At that point, the decision-theory exercise was complete. The game’s final outcome was then only interesting from the perspective of one of the largest-ever audiences of actual football fans.
As frequently the case, the ultimate outcome did not undercut the validity of either strategy – to which it was equally irrelevant that Boston was unable to score in their last remaining drive, or that the Giants snatched a victory despite Bradshaw’s gaffe.
In other words: Coughlin had the right idea, but his player failed to execute – and he still won the game. Belichick was no less canny, and got precisely his desired result – only to see Brady’s final drive fall short.
As my students in Risk Management come to grasp, it is not just the balance of success or failure of competing alternatives, but the magnitude of the consequences in either direction: a multi-dimensional decision calculus weighs both a huge potential benefit against a modest chance of loss, but also a likely but small upside against an unlikely but possible catastrophe.
Examples run from the deeply personal, through all aspects of commercial and professional behavior, to the highest levels of governmental policy-setting:
- To the feckless Francesco Schettino, captain of the stricken Costa Concordia, the frisson of a near-shore detour overcame his judgment as to the hazard that his ship would land on the rocks.

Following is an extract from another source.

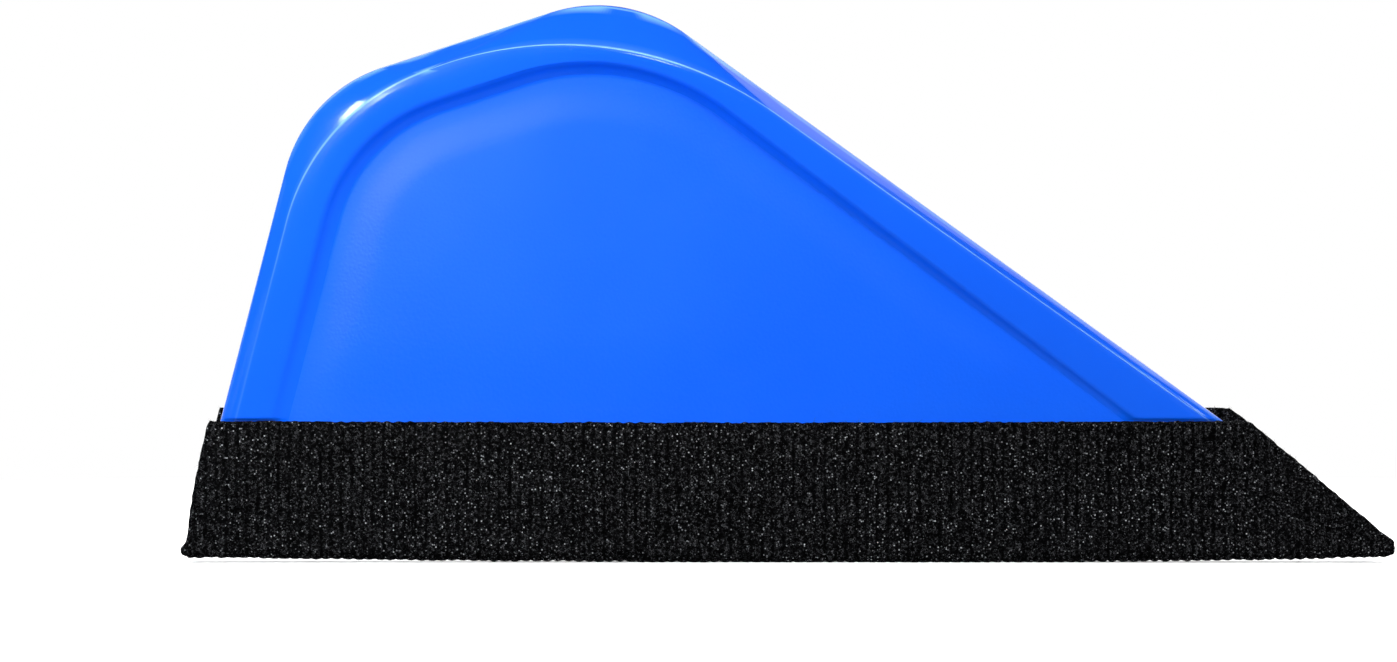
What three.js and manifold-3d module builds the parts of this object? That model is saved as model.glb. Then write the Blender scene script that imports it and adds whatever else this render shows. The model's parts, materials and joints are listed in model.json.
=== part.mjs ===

- To MF Global’s Jon Corzine, now-fallen former master of the universe, the desperate gamble to save his enterprise made it worth raiding the accounts of his customers.
- To central bankers confronting the potential collapse of, say, a General Motors or an AIG or the sovereign debt of a Greece or an Ireland, the ability to quantify and evaluate the “success” of a bailout must include complex and uncertain consequences, economy-wide, of both action and inaction.
The choice-making architecture in all of these – from the football field to the captain’s bridge to the bankers’ boardrooms – traces back to the proposition posed by the 17th century French mathematician and philosopher Blaise Pascal, on how the rational man should wager on the existence of a benevolent god:
There is no downside to affirmative belief, which if ultimately correct gains an eternity of heavenly reward – whereas to doubt has no immediate benefit but if proved wrong carries the punishment of eternal damnation by an angry diety.
It’s getting the downsides properly evaluated that is often the hardest, as I have written elsewhere. Belichick was challenged, because to allow an opponent’s unimpeded score went against the competitive grain – unappealing, but less consequential than the likely prospect of a Giants winning field goal.
Fortunately for Coughlin, on the other hand, his choice had an inbuilt hedge – the undesirable touchdown gave him a four-point margin, putting back on Boston the higher burden of driving the field, within an NFL minute, to answer in kind.
As for Captain Schettino or Mr. Corzine or the world’s purported financial wizards – however sincere their various professions of hindsight regret might be – only the bright sunshine of prosecutions or public inquiry will shed light on the extent to which they were remotely conscious of the potentially catastrophic results of their choices.